After the completion of 'Wallenstein', in the spring of 1799, Schiller was not long in selecting a new dramatic theme. The unwonted leisure was irksome to him, so that he felt like one living in a vacuum. At first, being weary of war and politics, he was minded to try his hand upon something altogether imaginary, some unhistorical drama of passion. But the aversion to history and the balancing of attractions did not last long. On the 26th of April he wrote to Goethe as follows:
I have turned my attention to a political episode of Queen Elizabeth's reign and have begun to study the trial of Mary Stuart. One or two first-rate tragic motives suggested themselves straightway, and these have given me great faith in the subject, which incontestably has much to recommend it. It seems to be especially adapted to the Euripidean method, which consists in the completest possible development of a situation; for I see a possibility of making a side issue out of the trial, and beginning the tragedy directly with the condemnation,
This time the historical orientation proceeded very rapidly. By the 4th of June he was ready to begin the first act, which formed his principal occupation during the next two months. From a letter to Goethe, written June 18, it is clear that he was then thinking especially of the danger of sentimentalizing his heroine. She was to excite sympathy, of course, but, so he averred, it was not to be of the tender, personal kind that moves to tears. It was to be her fate to experience and to arouse vehement passions, but only the nurse was to 'feel any tenderness for her'. As we shall see, he did not remain entirely faithful to this early conception of Mary's character. In August, the second act was completed and the third begun. Then came a long interruption, occasioned by the demands of the 'Almanac', the dangerous illness of Frau Schiller,—a lingering puerperal fever following the birth of her third child, Caroline, on the 11th of October,—and finally by the distractions incident to a change of residence. For Schiller had now decided to make his winter home in Weimar, so that he might be near the theater. He was heart and soul in the business of play-making, and looked forward to devoting the next six years of his life to that kind of work. To Körner he did not confide his new plan at first, though he wrote of it often to Goethe.

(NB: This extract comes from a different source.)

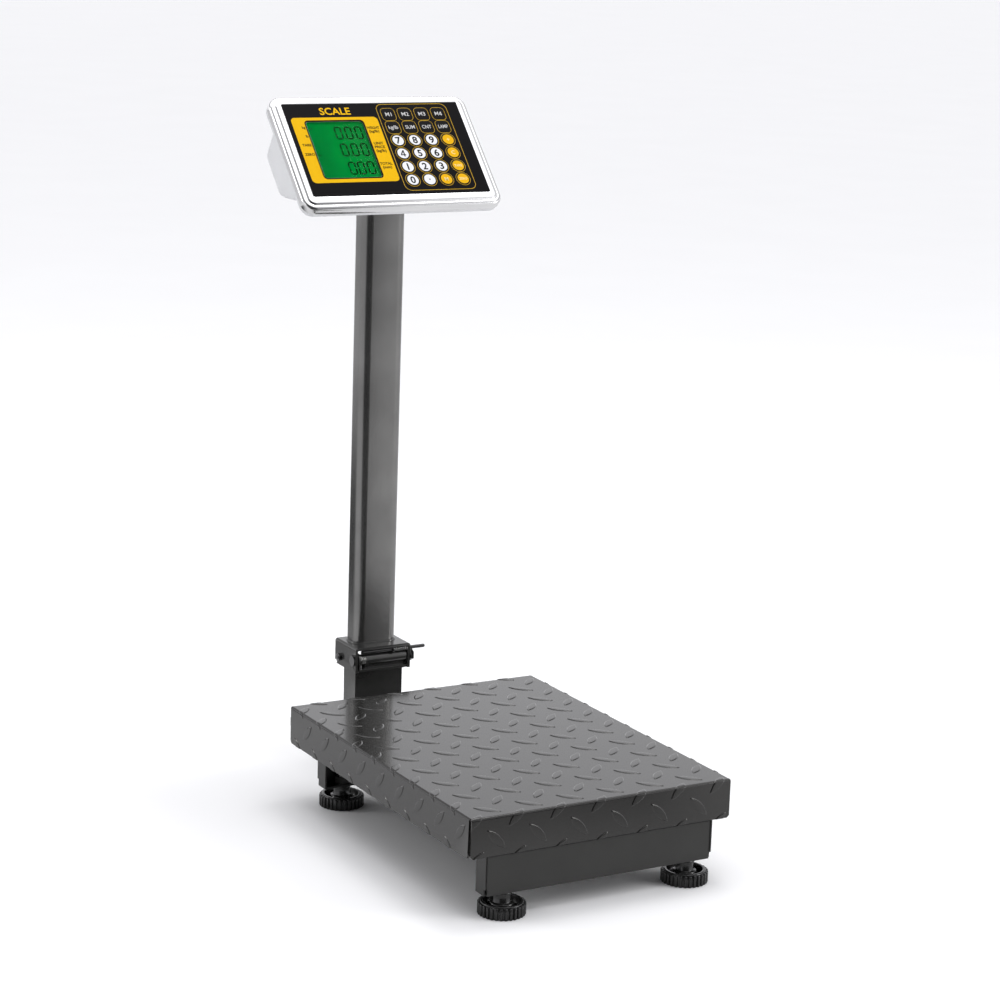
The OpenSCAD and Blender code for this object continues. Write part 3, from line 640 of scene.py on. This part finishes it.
def soften(node, width, cuts=()):
    """A copy of a CAD node with its hard edges rounded. cuts are boxes cut away first."""
    mesh = bpy.data.meshes.new(node + "_eased")
    work = bmesh.new()
    work.from_mesh(NODES[node].data)
    if cuts:
        bmesh.ops.remove_doubles(work, verts=work.verts, dist=MERGE)
        work.to_mesh(mesh)
        work.clear()
        work.from_mesh(cut_away(mesh, boxes_mesh(node + "_cuts", cuts)))
    bmesh.ops.remove_doubles(work, verts=work.verts, dist=MERGE)
    bmesh.ops.dissolve_limit(work, angle_limit=math.radians(0.3), verts=work.verts, edges=work.edges)
    corner = math.radians(30)
    hard = [
        e for e in work.edges
        if len(e.link_faces) == 2 and e.calc_face_angle(0) > corner and e.calc_length() > width * MM
    ]
    bmesh.ops.bevel(
        work, geom=hard, offset=width * MM, offset_type="OFFSET", segments=2, profile=0.5,
        affect="EDGES", clamp_overlap=True, harden_normals=False,
    )
    bmesh.ops.triangulate(work, faces=[f for f in work.faces if len(f.verts) > 4])
    work.to_mesh(mesh)
    work.free()
    mesh.materials.append(MATERIALS[SLOT_OF[node]])
    mesh.shade_smooth()
    mesh.set_sharp_from_angle(angle=math.radians(38))
    piece = new_object(node + "_eased", mesh)
    level = piece.modifiers.new("level", "WEIGHTED_NORMAL")
    level.keep_sharp = True
    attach(piece, BODY_OF[node])
    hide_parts(node)


# ---- the head ----

BEZEL_W, BEZEL_H, BEZEL_R, BEZEL_D = 240.0, 150.0, 14.0, 11.0
BEZEL_V = -2.3  # its middle, below the panel's
WINDOW_X, WINDOW_V, WINDOW_W, WINDOW_H = -51.4, -0.2, 68.8, 76.0


def bezel_ring(inset, n):
    loop = round_loop(BEZEL_W - 2 * inset, BEZEL_H - 2 * inset, max(BEZEL_R - inset, 5), 0, BEZEL_V, 8)
    return [in_head(x, v, n) for x, v in loop]


def panel_ring(margin, n, r=1.4):
    return [in_head(x, v, n) for x, v in round_loop(PANEL_W + 2 * margin, PANEL_H + 2 * margin, r, 0, 0, 8)]


def build_bezel():
    """A drawn stainless frame: a rounded outer edge, a step inside it and a flat border round the panel."""
    edge, wall = 3.6, 1.5
    low = -1.3 - edge
    rings = [bezel_ring(0.5, -BEZEL_D), bezel_ring(0.12, -BEZEL_D + 0.15), bezel_ring(0, -BEZEL_D + 0.6)]
    for k in range(7):
        a = math.radians(90 * k / 6)
        rings.append(bezel_ring(edge * (1 - math.cos(a)), low + edge * math.sin(a)))
    step = ((4.6, -1.35), (5.2, -1.5), (5.8, -1.4), (6.6, -0.75), (7.3, -0.2), (7.8, -0.04), (8.4, 0.0))
    rings += [bezel_ring(inset, n) for inset, n in step]
    rings += [panel_ring(1.0, 0.0, 2.2), panel_ring(0.55, -0.05, 1.8), panel_ring(0.25, -0.3)]
    rings += [panel_ring(0.2, -0.8), panel_ring(-4, -0.8), panel_ring(-4, -2.8)]
    rings += [bezel_ring(7, -2.8), bezel_ring(wall, -5)]
    rings += [bezel_ring(wall, -BEZEL_D + 0.4), bezel_ring(wall - 0.4, -BEZEL_D)]
    solid = Solid()
    solid.loft(rings, closed=True)
    solid.make("bezel_drawn", MATERIALS["stainless"], "column", replaces=["front_bezel"])


SHELL_X, SHELL_D = 112.5, 62.0  # half width and depth
SHELL_LOW = -66.5
FLANGE_FRONT, FLANGE_BACK = -11.4, -16.0


def shell_extent(n):
    """Half width, lowest v and highest v of the shell's body at a depth n."""
    seat = SEAT_Z - HEAD_ORIGIN.z
    side_r, low_r, high_r = 8.0, 14.0, 19.0
    sin_t, cos_t = math.sin(HEAD_TILT), math.cos(HEAD_TILT)
    back = -SHELL_D
    half = SHELL_X
    if n < back + side_r:
        half = SHELL_X - side_r + math.sqrt(max(0, side_r ** 2 - (n - back - side_r) ** 2))
    low = max(SHELL_LOW, (seat - n * cos_t) / sin_t)
    centre = (seat + low_r - (back + low_r) * cos_t) / sin_t
    if n < back + low_r * (1 - cos_t):
        low = centre - math.sqrt(max(0, low_r ** 2 - (n - back - low_r) ** 2))
    top_front, top_back = Vector((51, FLANGE_BACK)), Vector((40, back))
    slope = (top_back - top_front).normalized()
    inward = Vector((slope.y, -slope.x))
    high = top_front.x + (n - top_front.y) * slope.x / slope.y
    round_n = back + high_r
    round_v = top_front.x + (high_r - (round_n - top_front.y) * inward.y) / inward.x
    if n < round_n - high_r * inward.y:
        high = round_v + math.sqrt(max(0, high_r ** 2 - (n - round_n) ** 2))
    return half, low, high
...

The removal to Weimar took place early in December, having been made possible by an increase of stipend amounting to two hundred thalers. In granting this increase Karl August intimated that it might be of advantage to Schiller as a dramatic poet if he were to take the Weimarians into his confidence and discuss his plays with them. 'What is to influence society', he sagely remarked, 'can be better fashioned in society than in isolation'; and he added a very gracious expression of his own personal friendliness. Schiller thus found himself once more virtually a theater poet. The Weimar stage, with its little and large problems, became the focus of his activity. As a good repertory was of prime importance, much of his time went to the making of translations and adaptations. Thus he began a version of Shakspere's 'Macbeth', and had not finished it when he was again prostrated by a fresh and dangerous attack of his malady. After the completion of 'Macbeth, in the spring of 1800, he returned to 'Mary Stuart', but found his progress impeded by manifold interruptions. To escape these he retired to the quiet of Ettersburg, and there, early in June, he finished his tragedy of the Scottish queen. A few days later, June 14, it was played at Weimar, and from that time to this it has been one of the accepted favorites of the stage. One who saw the second performance has left it on record that the spectators unanimously declared it to be 'the most beautiful tragedy ever represented on the German boards'. Madame de Staël characterized it as the most moving and methodical of all German tragedies.
Schiller conceives Mary Queen of Scots as a beautiful sinner who has repented. Her sins are grievous and she does not deny or extenuate them. But they are in the distant past; so far as the present is concerned, she is in the right. She has come to England seeking an asylum, but instead of being treated as a queen she has been confined in one prison after another and finally brought to Fotheringay, where she is subjected to petty indignities and denied the consolations of the Catholic religion. She has been charged with a crime of which she declares herself innocent, has been brought to trial before a commission of judges whose jurisdiction she indignantly repudiates, and has even been denied the common right to confront the witnesses testifying against her. At the opening of the play she does not yet know the verdict of the court.
This is the substance of Schiller's masterly exposition; and the effect of it, upon the reader or spectator who has not prejudged the case, is to create an attitude of compassion for the prisoner. But the sympathy that one feels for the passive victim of political or legal injustice is not the kind which Schiller regarded as 'tragic'. There had to be some sort of 'guilt', and it was also necessary that this guilt should grow out of the free act of the individual. But what was to be done with a helpless captive who was not free to shape her own fate? From the above-quoted letter to Goethe, of April 26, 1799, it is inferable that Schiller at first thought of representing the trial of Mary. He soon saw, however, that this would make the effect of the drama turn upon political, religious and legal considerations of an abstruse and doubtful character. It would be with the play as it always had been with the historical controversy: the devout Catholic would regard Queen Mary as the victim of brutal tyranny, while the Protestant would think her deserving of her fate. Schiller did not wish to take sides boldly in a partisan controversy, but to make a tragedy the effect of which should grow out of universal human emotions. So he felt happy when a 'possibility' occurred to him of dispensing altogether with the trial and beginning with the last three days of Mary's life.